Identification of endocrine organs
It can be difficult to determine whether a particular structure in an animal serves an endocrine function. The fact that there are no unique anatomical markers that serve to identify endocrine from nonendocrine tissue is just one reason. In order to overcome this problem, criteria have been established by which candidate tissues and their secretions may be classified as true endocrine organs.
(i) Removal of the candidate tissue or organ should produce deficiency symptoms. For example, if a tissue was suspected of producing a substance that maintained Na+ levels in body fluids, then removal would result in disruption of Na+ levels.
(ii) Reimplantation of the candidate tissue or organ should result in the reversal or prevention of the associated deficiency symptoms. In the case described above, Na” levels would return to their correct levels once the candidate tissue had been reimplanted in the animal concerned.
(iii) Administration of an extract of the tissue or organ should also result in reversal or prevention of the associated deficiency symptoms.
(iv) Finally, the suspected hormone must be purified, its structure determined and tested for biological activity. It must exert the same biological effect as that seen previously with the intact organ or tissue.

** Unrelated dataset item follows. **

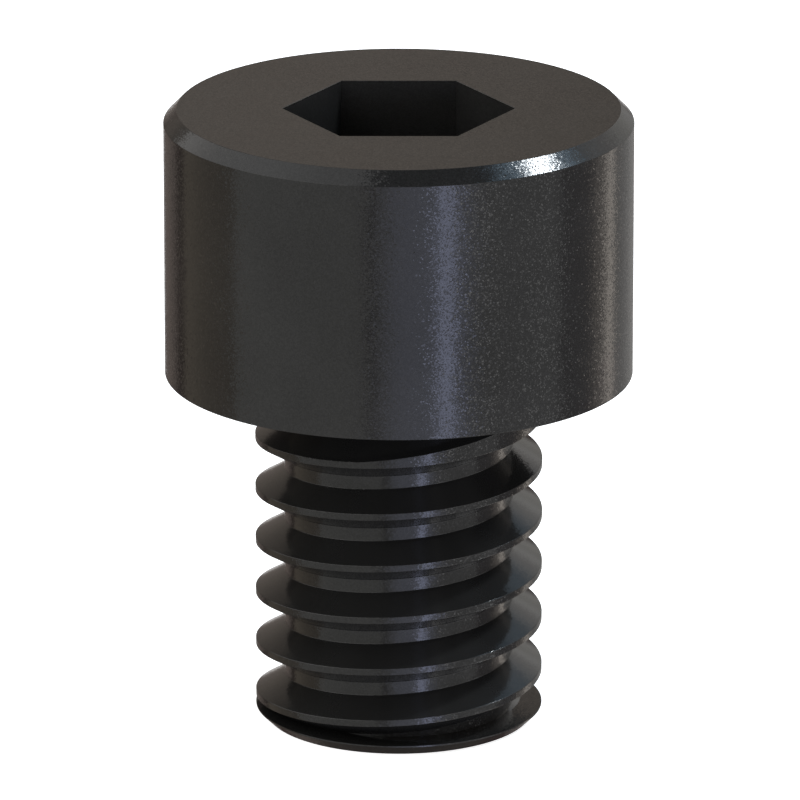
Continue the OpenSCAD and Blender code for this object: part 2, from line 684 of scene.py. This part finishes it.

The chemical nature of hormones
Virtually all hormones from both invertebrate and vertebrate animals, fall into one of three major classes ― peptides or proteins, amino acid derivatives and steroids. There are exceptions to this, such as the range of C20 compounds known as the prostaglandins. The compounds serve many functions in animals and are beyond the scope of the present text. The chemical nature of the hormone is important because ultimately it decides how the hormone exerts its biological effect.